Allow us to introduce Q-carbon, a compound that is both harder and shinier than your typical diamond. It was discovered by researchers at North Carolina State University, but Q-carbon will likely be used in medicine more than it will be in future engagement rings.

The compound is made by taking amorphous carbon (a loose carbon that can be used to coat objects) and blasting it with a single laser pulse that raises its temperature to about 3,727 degrees Celsius in a fraction of a second. The compound is then rapidly cooled, leaving you with Q-carbon. The result is a substance that may never have existed on our planet before, and it has some unique little traits.

For one, it’s magnetic (something other forms of solid carbon, like diamonds, are not) and it also glows when exposed to low levels of energy.
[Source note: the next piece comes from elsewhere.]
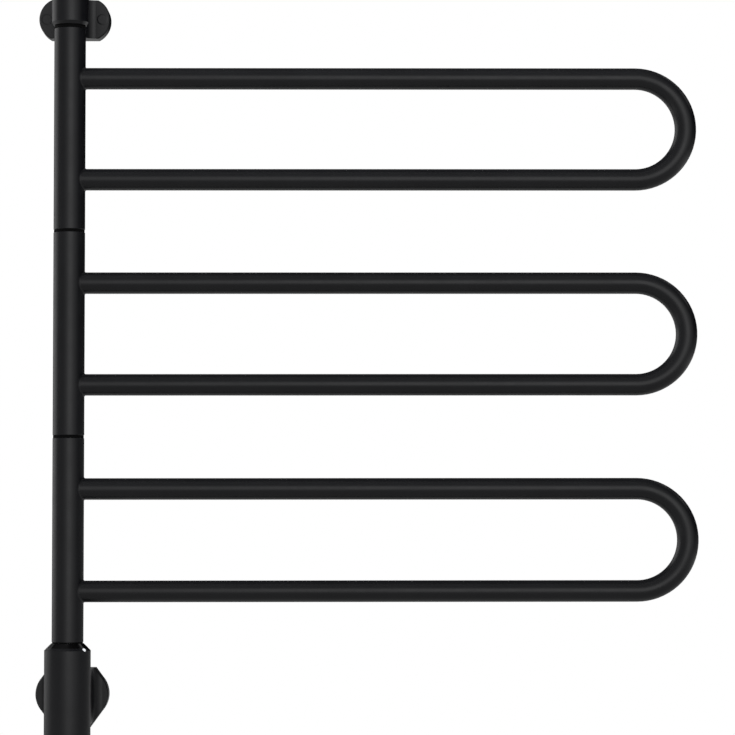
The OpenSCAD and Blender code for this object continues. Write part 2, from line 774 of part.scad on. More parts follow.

“Q-carbon’s strength and low work-function – its willingness to release electrons – make it very promising for developing new electronic display technologies,” lead study author Jay Narayan said in a statement.

When Q-carbon is created, it actually comes out in the form of films. By changing the rate of cooling, scientists can allow for the creation of diamond structures within the film, possibly paving the way for cheaper gemstones of the future.

“We’re basically using a laser like the ones used for laser eye surgery. So, not only does this allow us to develop new applications, but the process itself is relatively inexpensive,” Narayan said. “We can create diamond nanoneedles or microneedles, nanodots, or large-area diamond films, with applications for drug delivery, industrial processes and for creating high-temperature switches and power electronics.”

The ability to create nanodiamonds (i.e. diamond nanoneedles, nanodots, etc.) on the cheap is actually a big deal. They’re on the cutting edge of cancer research, and Drexel university is currently studying their ability to deliver anti-cancer drugs into brain tumours.

Scientists say they still have much to learn about Q-carbon before it will roll out into the medical world in any significant way, but one thing’s for sure: These are a whole lot cooler than some pretty little rock.